Di Gianni Criveller da Mondo e Missione del 26/11/2022
La condanna che il 25 novembre la giudice Ada Yim ha comminato al novantenne cardinale Joseph Zen e ad altri cinque esponenti del movimento democratico di Hong Kong può essere interpretata in due modi.
Molti a Hong Kong lo interpretano un provvedimento intimidatorio, atto ad inviare un avvertimento a chi ha creduto e sperato nella democrazia. Si tratta pur sempre di una condanna, e della condanna di un vescovo e cardinale, un fatto senza precedenti per Hong Kong.
D’altra parte si può leggere nella modesta dimensione pecuniaria della pena, circa 500 euro, la volontà di chiudere in modo ridimensionato una vicenda che si stava rivelando imbarazzante per le autorità di polizia, della magistratura e della politica di Hong Kong.
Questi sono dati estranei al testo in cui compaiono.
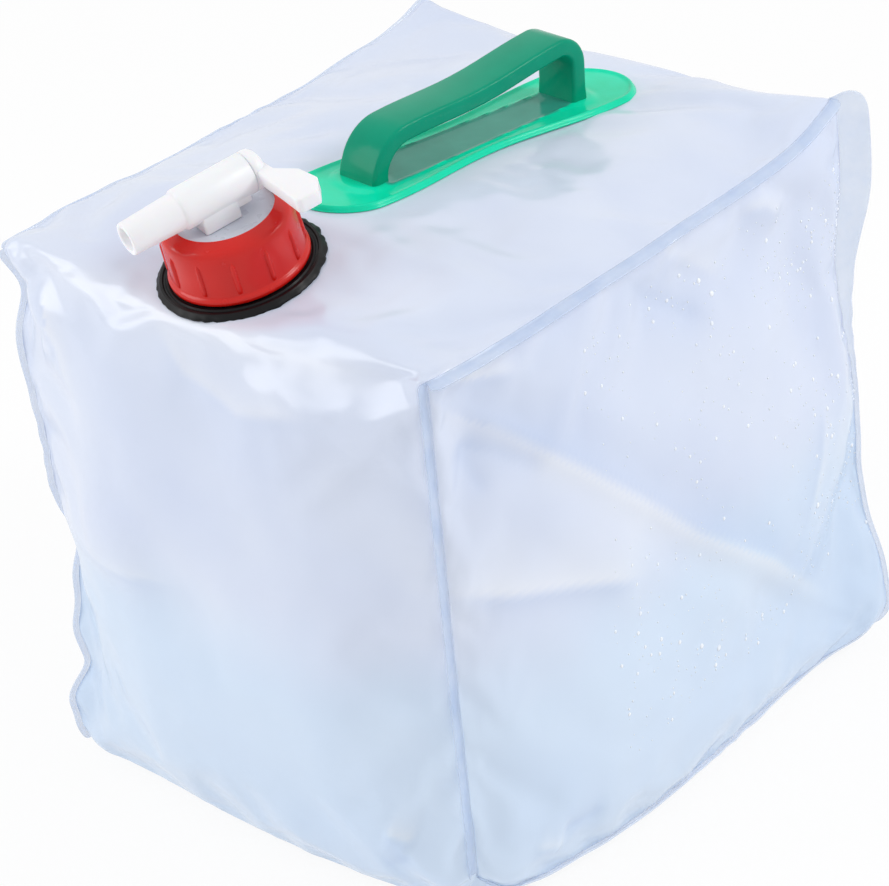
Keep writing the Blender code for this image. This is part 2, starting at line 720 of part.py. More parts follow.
def build_tap_plug(lever_axis):
    plug = new_part("tap_plug", profile_mesh("tap_plug", plug_profile(), False), WHITE, lever_axis)
    turn(plug)
    plug.rotation_euler = (math.pi / 2, 0, 0)
    lever_mesh = outline_mesh("plug_lever", lever_outline(), LEVER_THICKNESS)
    lever = new_cutter("plug_lever", lever_mesh, lever_axis)
    round_edges(lever, LEVER_ROUND, 1)
    combine(plug, lever, "UNION")
    port_length = PLUG_RADIUS + CUT_OVERRUN
    port_mesh = cylinder_mesh("plug_port", INLET_RADIUS, port_length, BORE_STEPS)
    port = new_cutter("plug_port", port_mesh, lever_axis)
    port.rotation_euler = (0, math.pi / 2, 0)
    port.location = (-port_length / 2, 0, 0)
    combine(plug, port, "DIFFERENCE")


# Handle


def plate_outline():
    """Half widths swell into a lobe under each foot, and both ends are round."""
    half_length = PLATE_LENGTH / 2
    lobe_y = half_length - FOOT_INSET
    right = []
    for index in range(PLATE_POINTS + 1):
        t = index / PLATE_POINTS * 2 - 1
        y = half_length * math.sin(t * math.pi / 2)
        lobe_share = 0.5 - 0.5 * math.cos(math.pi * y / lobe_y)
        half_width = (PLATE_WAIST_WIDTH + (PLATE_LOBE_WIDTH - PLATE_WAIST_WIDTH) * lobe_share) / 2
        past = max(0, abs(y) - (half_length - PLATE_END_ROUND)) / PLATE_END_ROUND
        right.append((half_width * math.sqrt(max(0, 1 - past**2)), y))
    left = [(-x, y) for x, y in reversed(right[1:-1])]
    return right + left


def bend_points(radius, start, end):
    """Points of a bend of the grip about its shoulder centre, in its own plane."""
    centre_y = PLATE_LENGTH / 2 - FOOT_INSET - GRIP_BEND
    centre_z = GRIP_RISE - GRIP_BEND
    points = []
    for index in range(GRIP_BEND_STEPS + 1):
        angle = start + (end - start) * index / GRIP_BEND_STEPS
        points.append((centre_y + radius * math.cos(angle), centre_z + radius * math.sin(angle)))
    return points


def grip_outline():
    """The arch from the side: back half first, then its mirror image towards the front."""
    shoulder = PLATE_LENGTH / 2 - FOOT_INSET
    foot_outer = shoulder + GRIP_FOOT_SPREAD
    foot_inner = foot_outer - GRIP_FOOT_THICKNESS
    outer = [(foot_outer, 0)] + bend_points(GRIP_BEND, 0, math.pi / 2)
    inner = bend_points(GRIP_BEND - GRIP_THICKNESS, math.pi / 2, 0) + [(foot_inner, 0)]
    mirrored_outer = [(-y, z) for y, z in reversed(outer)]
    mirrored_inner = [(-y, z) for y, z in reversed(inner)]
    return outer + mirrored_outer + mirrored_inner + inner


def build_handle(handle_axis):
    plate_mesh = outline_mesh("handle_plate", plate_outline(), PLATE_THICKNESS)
    plate = new_part("handle_plate", plate_mesh, MINT, handle_axis)
    plate.location = (0, 0, FIT_GAP + PLATE_THICKNESS / 2)
    plate.rotation_euler = (0, 0, HANDLE_TURN)

    grip_mesh = outline_mesh("handle_grip", grip_outline(), GRIP_WIDTH)
    grip = new_part("handle_grip", grip_mesh, GREEN, handle_axis)
    grip.rotation_euler = (math.pi / 2, 0, math.pi / 2 + HANDLE_TURN)
    ahead = Vector((0, -GRIP_AHEAD, GRIP_BASE))
    grip.location = Matrix.Rotation(HANDLE_TURN, 3, "Z") @ ahead
    round_edges(grip, GRIP_EDGE_ROUND, 2)


bag_axis = new_axis("bag", (0, 0, 0))
top_axis = new_axis("top", (0, 0, 0), bag_axis)
neck_axis = new_axis("neck_axis", (NECK_X, NECK_Y, NECK_Z), top_axis, (NECK_TILT, 0, 0))
spigot_axis = new_axis("spigot_axis", (0, 0, 0), neck_axis)
tap_axis = new_axis("tap_axis", (0, 0, 0), spigot_axis, (0, 0, TAP_TURN))
lever_axis = new_axis("lever_axis", (0, 0, BARREL_AXIS), tap_axis)
handle_place = (HANDLE_X, HANDLE_Y, BAG_HEIGHT + top_height(HANDLE_Y))
handle_axis = new_axis("handle_axis", handle_place, top_axis, (-RIDGE_FALL, 0, 0))

build_bag(bag_axis, top_axis, neck_axis)
build_neck(neck_axis)
build_washer(spigot_axis)
build_collar(spigot_axis)
build_tap_body(tap_axis)
build_tap_plug(lever_axis)
build_handle(handle_axis)
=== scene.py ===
"""Full water carrier of clear film: camera, light, floor, then a section for each piece."""

import math

import bmesh
import bpy
import numpy as np
from mathutils import Matrix, Vector, noise


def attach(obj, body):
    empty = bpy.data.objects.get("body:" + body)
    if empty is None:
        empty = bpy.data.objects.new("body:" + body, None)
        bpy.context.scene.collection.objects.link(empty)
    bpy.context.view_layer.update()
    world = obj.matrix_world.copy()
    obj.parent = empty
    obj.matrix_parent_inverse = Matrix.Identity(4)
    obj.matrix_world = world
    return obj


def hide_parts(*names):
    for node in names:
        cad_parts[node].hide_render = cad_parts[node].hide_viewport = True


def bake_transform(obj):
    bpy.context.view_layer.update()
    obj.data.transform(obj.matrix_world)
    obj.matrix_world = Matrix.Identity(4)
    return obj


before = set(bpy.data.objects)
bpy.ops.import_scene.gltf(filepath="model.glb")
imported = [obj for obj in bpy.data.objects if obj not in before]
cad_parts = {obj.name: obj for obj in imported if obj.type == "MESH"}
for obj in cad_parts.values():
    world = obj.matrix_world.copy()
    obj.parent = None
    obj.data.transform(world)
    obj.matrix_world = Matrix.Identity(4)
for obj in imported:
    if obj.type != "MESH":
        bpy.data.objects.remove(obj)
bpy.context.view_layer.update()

# Camera. It stands at the front right and looks down on the bag, as for the photograph. Its turn,
# height, roll and distance are fitted together to where the bag's corners are seen.

IMAGE_WIDTH = 889
CAMERA_TURN = math.radians(43.307)
CAMERA_HEIGHT = math.radians(30.382)
CAMERA_ROLL = math.radians(-5.937)
CAMERA_DISTANCE = 1.3672
FOCAL_PIXELS = 3000
SENSOR_WIDTH = 36
LOOK_HEIGHT = 0.13
SHIFT_RIGHT = 0.0046
SHIFT_UP = -0.0055
CAMERA_SEES_TO = 50


def add_object(name, data):
    """Puts a camera, a lamp or a mesh into the scene."""
    made = bpy.data.objects.new(name, data)
    bpy.context.scene.collection.objects.link(made)
    return made


def place_camera():
    """Aims the camera along its turn, height and roll at a point above the ground."""
    side = Vector((math.cos(CAMERA_TURN), math.sin(CAMERA_TURN), 0))
    ahead = Vector(
        (
            -math.sin(CAMERA_TURN) * math.cos(CAMERA_HEIGHT),
            math.cos(CAMERA_TURN) * math.cos(CAMERA_HEIGHT),
            -math.sin(CAMERA_HEIGHT),
        )
    )
    level_up = side.cross(ahead)
    right = side * math.cos(CAMERA_ROLL) + level_up * math.sin(CAMERA_ROLL)
    up = level_up * math.cos(CAMERA_ROLL) - side * math.sin(CAMERA_ROLL)
    target = Vector((0, 0, LOOK_HEIGHT)) - right * SHIFT_RIGHT - up * SHIFT_UP
    data = bpy.data.cameras.new("camera")
    data.sensor_fit = "HORIZONTAL"
    data.sensor_width = SENSOR_WIDTH
    data.lens = SENSOR_WIDTH * FOCAL_PIXELS / IMAGE_WIDTH
    data.clip_end = CAMERA_SEES_TO
    camera = add_object("camera", data)
    turned = Matrix((right, up, -ahead)).transposed().to_4x4()
    camera.matrix_world = Matrix.Translation(target - ahead * CAMERA_DISTANCE) @ turned
    bpy.context.scene.camera = camera


place_camera()


# Light. A white photo room whose light grows towards the ceiling, with a large soft lamp on the
# left and a smaller one of about the same power on the right.


def linear(hex_colour, alpha=1.0):
    """An sRGB colour such as 'DDE6F5' as linear numbers."""
    parts = [int(hex_colour[i : i + 2], 16) / 255 for i in (0, 2, 4)]
    return (*[p / 12.92 if p <= 0.04045 else ((p + 0.055) / 1.055) ** 2.4 for p in parts], alpha)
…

Entrambi le letture sono giustificate e contengono una loro verità.
L’ordinanza in base alla quale viene condannato il cardinale e compagni risale al 1911 ed è una legge che le autorità coloniali inglesi in quel tempo lontanissimo avevano introdotto per contrastare società segrete, quelle mafiose innanzitutto e forse anche affiliazioni massoniche fuori controllo. Ricorrere ad una legge obsoleta, estranea alla realtà sociale e politica emancipata e post coloniale dell’Hong Kong di oggi, mostra la natura strumentale della causa contro il cardinale e i suoi compagni di sventura.
C’è da sperare che la vicenda si concluda così: lo stesso cardinale Zen non ha voluto amplificare eccessivamente la vicenda processuale, sperando appunto in una soluzione di basso profilo, quasi indolore. C’è dunque da sperare, anche se la cosa non sembra ancora del tutto chiarita, che il cardinale non venga chiamato a rispondere del reato di ‘collusione con forze straniere’, come era sembrato in seguito all’arresto. Quest’ultimo reato, introdotto dalla legge sulla sicurezza nazionale del 2020, può essere punibile con lunghe condanne al carcere, e avrebbe un enorme e inquietante significato politico.
La condanna del cardinale non riguarda la questione della libertà religiosa a Hong Kong, tanto meno quella in Cina. E non è un messaggio della Cina al Vaticano. Questa condanna riguarda la vicenda della democrazia e della libertà di Hong Kong, e Zen è stato condannato non in quanto leader cattolico ma in quanto leader democratico. Che poi quasi tutti i leader democratici, molti dei quali in prigione, abbiano una formazione cristiana è un significativo dato di fatto, come abbiamo spesso rilevato.
AsiaNews ha rivelato che il cardinale Zen non ha voluto che la sua pena fosse minore rispetto a quella degli altri imputati, tra i quali la nota cantante Denise Ho. Credo che Zen volesse sottolineare proprio questo: «Sono in questa vicenda non per la mia identità religiosa, ma come un cittadino di Hong Kong che si è impegnato per la democrazia».
Occorre dunque che venga messa al centro dei commenti sul cardinale Zen non tanto la sua affiliazione religiosa e il legame che, in quanto cardinale, ha istituzionalmente con il Vaticano. Il tema qui è la soppressione del movimento democratico e la fine della libertà politica di Hong Kong. Una tragedia politica e sociale della quale gravità non c’è adeguata consapevolezza. Dopo la fine democratica di Hong Kong abbiamo avuto l’orrifico colpo di stato nel Myanmar; le manovre per intimidire Taiwan; l’involuzione autocratica della Cina, come da esito dell’ultimo congresso del Partito comunista. Dopo Hong Kong, in questo nostro tempo c’è sempre meno libertà, democrazia e pace.